- [DATA RECORDS]:
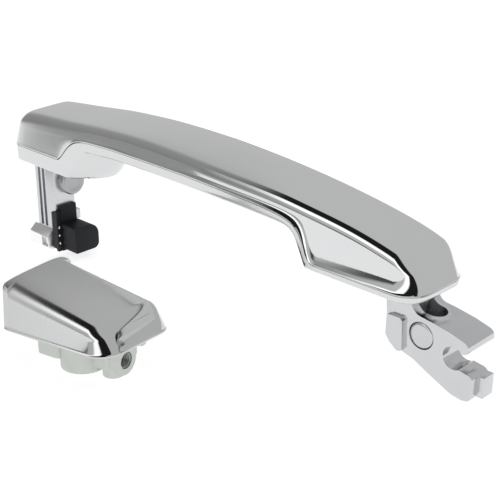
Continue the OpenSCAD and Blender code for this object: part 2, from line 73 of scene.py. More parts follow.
# The ends lean as they climb and the latch end is cut askew, fading out over these lengths.
REAR_LEAN = 0.8
REAR_SKEW = 0.15
REAR_FADE = 24
FRONT_LEAN = 0.2
FRONT_FADE = 20
# Share of the width that the bow of the sides takes away at each end.
REAR_BOW = 0.05
FRONT_BOW = 0.02
CROWN_H = 1.1
REAR_EDGE_R = 5.8
FRONT_EDGE_R = 3.4
GRIP_EDGE_Z = 20.4
REAR_EDGE_Z = 7.6
FRONT_EDGE_Z = 2.8
# The walls flare at their foot by FLARE, growing by FLARE_MORE from the middle over FLARE_RUN.
FLARE = 1
FLARE_MORE = 1.2
FLARE_BEND = 1.4
FLARE_RUN = 60
# The ends towards +X swell from rim to top in one quarter curve, which draws them in as it climbs.
SWELL_START = math.radians(30)
WALL_PART = 0.4
HOOK_END_IN = 3.8
HOOK_END_RUN = 24
# How much of the depth under the skin comes off the top edge's radius, and the least height of a wall.
DEPTH_SHARE = 0.7
LEAST_WALL = 0.5

BAND_H = 4.2
BELLY_H = 1.4
LOBE_X = -HALF_L + 52
LOBE_BOW = 14
LOBE_RISE = 15
COVER_INSET = 0.3
COVER_EDGE_R = 1.3
COVER_REAR_X = -60
COVER_REAR_Z = GRIP_EDGE_Z - BAND_H - 1.4
COVER_FRONT_X = 65.4
SEAT_GAP = 0.2
ROOT_ROOM = 0.4

CAP_L = 51.5
CAP_W = 35
CAP_H = 16.6
CAP_LOW_H = 9.4
CAP_TILT = 1.3
CAP_CROWN = 1.9
CAP_CROWN_LOSS = 0.9
CAP_SKEW = 0.12
CAP_FLARE = 1.5
CAP_FLARE_LOSS = 1.1
CAP_LIP = 0.35
CAP_LIP_R = 0.25
CAP_RIM_Z = 1.1
CAP_EDGE_R = 3.4
CAP_EDGE_MORE = 1.4
CAP_FLAT_EDGE = 4
CAP_FLAT_SHARE = 0.45
CAP_LEAST_R = 0.4
CAP_END_IN = 3.4
CAP_END_RUN = 18


# ---------------------------------------------------------------- curves

class Profile:
    """A smooth curve through knots that never overshoots them, softened over a few millimetres."""

    STEP = 0.2

    def __init__(self, knots, soften):
        k = np.array(knots, float)
        xs, ys = k[:, 0], k[:, 1]
        sec = np.diff(ys) / np.diff(xs)
        slope = np.empty(len(k))
        slope[0], slope[-1] = sec[0], sec[-1]
        for i in range(1, len(k) - 1):
            a, b = sec[i - 1], sec[i]
            slope[i] = 0 if a * b <= 0 else 2 * a * b / (a + b)
        pad = 4 * soften
        self.xs = np.arange(xs[0] - pad, xs[-1] + pad + self.STEP, self.STEP)
        x = np.clip(self.xs, xs[0], xs[-1])
        i = np.clip(np.searchsorted(xs, x, side="right") - 1, 0, len(k) - 2)
        w = xs[i + 1] - xs[i]
        t = (x - xs[i]) / w
        self.ys = (
            ys[i] * (2 * t**3 - 3 * t**2 + 1)
            + slope[i] * w * (t**3 - 2 * t**2 + t)
            + ys[i + 1] * (3 * t**2 - 2 * t**3)
            + slope[i + 1] * w * (t**3 - t**2)
        )
        # Past its ends the curve goes on straight, so softening leaves the ends where they are.
        self.ys += slope[0] * np.minimum(self.xs - xs[0], 0) + slope[-1] * np.maximum(self.xs - xs[-1], 0)
        half = max(1, int(soften / self.STEP))
        kernel = np.ones(2 * half + 1) / (2 * half + 1)
        for _ in range(2):
            padded = np.pad(self.ys, half, mode="reflect", reflect_type="odd")
            self.ys = np.convolve(padded, kernel, mode="valid")

    def __call__(self, x):
        return np.interp(x, self.xs, self.ys)


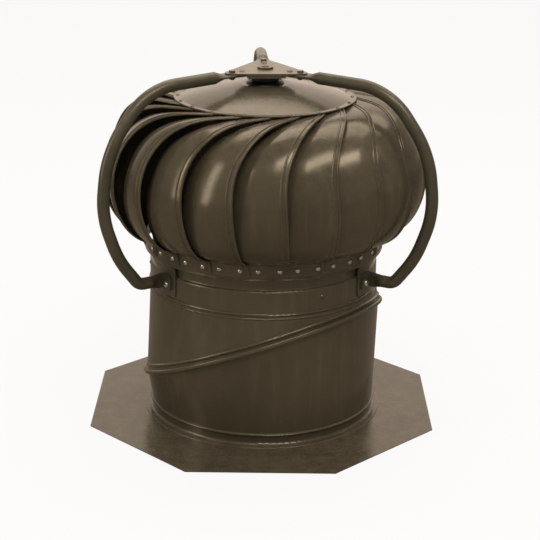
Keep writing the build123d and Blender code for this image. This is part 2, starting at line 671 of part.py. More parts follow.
def edge_sweep(station):
    """Degrees that the free edge has swept round, from the belly towards foot and crown."""
    if station < belly_station:
        return vane_foot_sweep * (1 - station / belly_station) ** 2
    upward = (station - belly_station) / (crown_station - belly_station)
    return vane_crown_sweep * upward**vane_crown_swing


def vane_outward(station):
    """Outward normal of the rotor's outline, in the plane of +X."""
    along = vane_profile % station
    return Vector(along.Z, 0, -along.X)


def vane_point(station, across):
    """Point on a vane's outer face; across runs from the free edge (0) to the covered edge (1)."""
    fullness = sin(pi * station**vane_tuck_skew) ** vane_tuck_shape
    depth = vane_lap + (vane_tuck - vane_lap) * fullness
    point = vane_profile @ station - vane_outward(station) * (depth * across**vane_curl)
    return point.rotate(Axis.Z, edge_sweep(station) - across * vane_width_angle)


def vane_section(station):
    """Closed cross-section of a vane: a thin curved strip with a hem and a bead along its free edge."""
    free, covered = vane_point(station, 0), vane_point(station, 1)
    outward = vane_outward(station).rotate(Axis.Z, edge_sweep(station) - vane_width_angle / 2)
    chord = covered - free
    plane = Plane(origin=free, x_dir=chord, z_dir=chord.cross(outward))

    def outer(across):
        local = plane.to_local_coords(vane_point(station, across))
        return Vector(local.X, local.Y)

    bead_share = vane_bead_width / chord.length
    inward, rise = Vector(0, -sheet), Vector(0, vane_bead_rise)
    tip, hem, valley, step = [outer(bead_share * count) for count in range(4)]
    middle, end = outer(vane_mid_width), outer(1)
    outline = [
        ThreePointArc(tip, (tip + hem) / 2 + rise, hem), Line(hem, valley),
        ThreePointArc(valley, (valley + step) / 2 + rise, step),
        ThreePointArc(step, middle, end), Line(end, end + inward),
        ThreePointArc(end + inward, middle + inward, tip + inward), Line(tip + inward, tip),
    ]
    return plane * make_face(outline)


vane = loft([vane_section(station) for station in vane_stations])

# Feet: two rivets in each, seated square on the vane's outer face.
foot_rivet_height = ring_bottom + foot_rivet_rise
foot_station = (foot_rivet_height - vane_foot_bottom) / vane_profile.length
foot_rivet = []
for inset in foot_rivet_insets:
    inset_angle = degrees(inset / vane_foot_radius)
    across = inset_angle / vane_width_angle
    seat_radius = vane_foot_radius - vane_lap * across**vane_curl + seat_gap
    seat = Plane(origin=(seat_radius, 0, foot_rivet_height), z_dir=(1, 0, 0))
    turn = Rot(0, 0, edge_sweep(foot_station) - inset_angle)
    grip = seat_radius - ring_radius + sheet + rivet_tail
    foot_rivet.append(turn * (seat * rivet(foot_rivet_head, foot_rivet_shank, grip)))
    foot_hole = turn * radial_pin(foot_rivet_shank, foot_rivet_height, ring_radius - past, seat_radius + past)
    vane -= foot_hole
    for step in range(vane_count):
        ring -= at_azimuth(foot_hole, vane_edge_azimuth + step * vane_pitch)
save("lower_ring", ring)

crown_rivet_grip = crown_rim_top - vane_crown_height + vane_lap + sheet + rivet_tail
crown_rivet = rivet(crown_rivet_head, crown_rivet_shank, crown_rivet_grip)
crown_rivet = Pos(crown_rivet_circle, 0, crown_rim_top) * crown_rivet
crown_turn = crown_rivet_azimuth - vane_edge_azimuth + vane_pitch
vane -= Rot(0, 0, crown_turn) * crown_rivet_hole
foot_rivets = []
crown_rivets = []
for step in range(vane_count):
    azimuth = vane_edge_azimuth + step * vane_pitch
    save(f"vane_{step + 1:02d}", at_azimuth(vane, azimuth))
    foot_rivets += [at_azimuth(one, azimuth) for one in foot_rivet]
    crown_rivets.append(at_azimuth(crown_rivet, azimuth + crown_turn))
save("foot_rivets", *foot_rivets)
save("crown_rivets", *crown_rivets)
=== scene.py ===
from math import cos, pi, radians, sin

import bmesh
import bpy
from mathutils import Matrix, Vector


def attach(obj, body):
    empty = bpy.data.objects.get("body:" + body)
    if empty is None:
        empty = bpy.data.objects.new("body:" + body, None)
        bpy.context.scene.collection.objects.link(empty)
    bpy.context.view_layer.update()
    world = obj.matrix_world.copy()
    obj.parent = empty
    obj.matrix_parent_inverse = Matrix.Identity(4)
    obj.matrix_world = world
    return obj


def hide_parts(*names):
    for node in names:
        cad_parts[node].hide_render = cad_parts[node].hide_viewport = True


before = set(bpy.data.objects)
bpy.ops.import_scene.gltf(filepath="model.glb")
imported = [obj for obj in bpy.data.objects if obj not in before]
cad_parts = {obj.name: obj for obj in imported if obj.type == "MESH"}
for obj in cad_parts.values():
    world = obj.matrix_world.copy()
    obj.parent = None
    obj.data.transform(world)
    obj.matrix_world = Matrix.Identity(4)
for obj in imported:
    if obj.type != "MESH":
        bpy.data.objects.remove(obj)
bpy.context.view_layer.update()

# ---------------------------------------------------------------------------
# Camera: a long lens a little above the rotor's crown, square to the front of
# the ventilator and rolled by well under a degree.
# ---------------------------------------------------------------------------
camera_aim = Vector((0.0090, 0.0, 0.200))
camera_distance = 2.1236
camera_elevation = radians(18.742)
camera_roll = radians(-0.672)
picture_width_px = 540
focal_px = 1568.8
centre_lift_px = 6.08
sensor_mm = 36.0

back = Vector((0, -cos(camera_elevation), sin(camera_elevation)))
side = Vector((1, 0, 0))
rise = back.cross(side)
rolled_side = side * cos(camera_roll) - rise * sin(camera_roll)
rolled_rise = side * sin(camera_roll) + rise * cos(camera_roll)
camera_data = bpy.data.cameras.new("camera")
camera_data.sensor_width = sensor_mm
camera_data.lens = focal_px / picture_width_px * sensor_mm
camera_data.shift_y = -centre_lift_px / picture_width_px
camera = bpy.data.objects.new("camera", camera_data)
facing = Matrix((rolled_side, rolled_rise, back)).transposed().to_4x4()
camera.matrix_world = Matrix.Translation(camera_aim + back * camera_distance) @ facing
bpy.context.scene.collection.objects.link(camera)
bpy.context.scene.camera = camera
bpy.context.scene.view_settings.view_transform = "Standard"

# ---------------------------------------------------------------------------
# Studio room: white to the eye. As light it is soft and a little warm, and in
# gloss it is a pale backdrop behind the ventilator and a dim room before it.
# ---------------------------------------------------------------------------
backdrop_colour = (1.0, 0.83, 0.70, 1)
dim_room_colour = (0.26, 0.22, 0.18, 1)
ceiling_colour = (1.15, 1.08, 0.98, 1)
horizon_colour = (0.27, 0.25, 0.23, 1)
lamp_colour = (1, 0.88, 0.72)
backdrop_start, backdrop_full = 0.55, 0.95
horizon_height, ceiling_height = 0.0, 0.9
room_strength = 1.25
mix_share, mix_first, mix_second, mix_result = 0, 6, 7, 2  # a colour mix node's sockets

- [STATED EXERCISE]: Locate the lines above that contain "follow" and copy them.

- [ANSWER TO THIS PROBLEM]:
Continue the OpenSCAD and Blender code for this object: part 2, from line 73 of scene.py. More parts follow.
Keep writing the build123d and Blender code for this image. This is part 2, starting at line 671 of part.py. More parts follow.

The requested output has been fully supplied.